Mohon tunggu...
Dani Ramdani
Dani Ramdani Mohon Tunggu... Lainnya - Ordinary people

Homo sapiens. Nulis yang receh-receh. Surel : daniramdani126@gmail.com

Selanjutnya

Tutup

Hukum Pilihan

Kala Bermimpi Terancam Bui

23 Desember 2020   21:36 Diperbarui: 23 Desember 2020   22:06 531
+
Laporkan Konten
Laporkan Akun
Kompasiana adalah platform blog. Konten ini menjadi tanggung jawab bloger dan tidak mewakili pandangan redaksi Kompas.
Lihat foto
Bagikan ide kreativitasmu dalam bentuk konten di Kompasiana | Sumber gambar: Freepik

Mimpi bisa kita artikan menjadi dua macam, yang pertama adalah angan-angan dan yang kedua adalah sesuatu yang dialami ketika tidur atau orang sering menyebutnya bunga tidur. Mimpi sebagai angan-angan atau bisa disebut juga dengan cita-cita misalnya jika seseorang mempunyai mimpi untuk menjadi atlet atau abdi negara di suatu hari nanti. Mimpi sebagai bunga tidur adalah gambaran secara umum apa yang terjadi dalam tidur kita, dan itu tentunya tidak nyata.

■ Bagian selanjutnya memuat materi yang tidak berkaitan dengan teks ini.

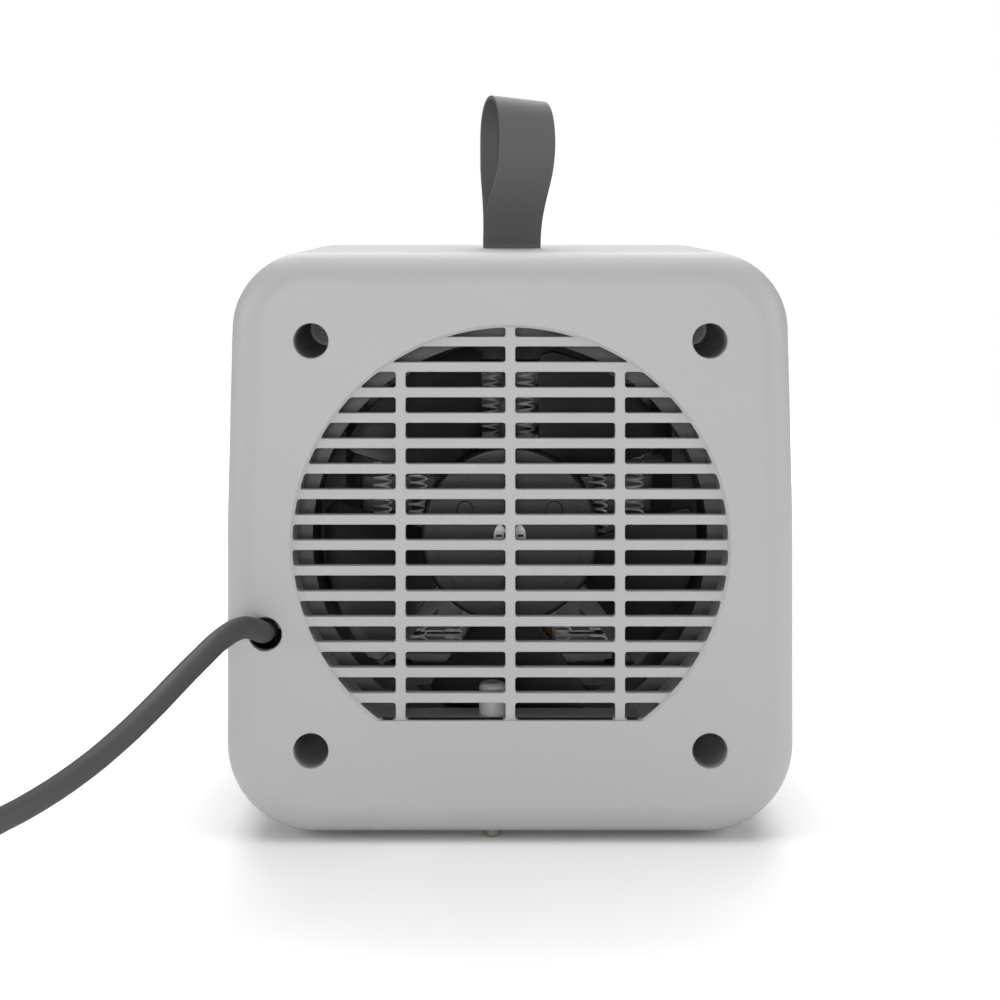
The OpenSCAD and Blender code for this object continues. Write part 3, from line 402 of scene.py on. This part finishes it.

Mimpi sebagai bunga tidur kadang bisa menjadi pertanda atau hanya sekedar lewat saja, tapi bagaimana jadinya ketika kita membicarakan mimpi (bunga tidur) justru terancam bui? Itu yang dialami oleh Sekretaris Habib Rizieq Syihab Center Haikal Hassan Baras yang menceritakan mimpinya bertemu dengan Nabi Muhammad SAW yang kemudian berbuntut panjang dan terancam bui.

Di dalam mimpi tersebut Haikal Hassan mengaku bertemu dengan Nabi Muhammad SAW dan kemudian hal itu menjadi materi ceramah dalam acara pemakaman 6 anggota Laskar FPI yang meninggal usai baku tembak dengan aparat kepolisian, Haikal Hassan mengatakan bahwa keenam anggota Laskar FPI tersebut mati syahid. Begitu kiranya isi mimpi tersebut.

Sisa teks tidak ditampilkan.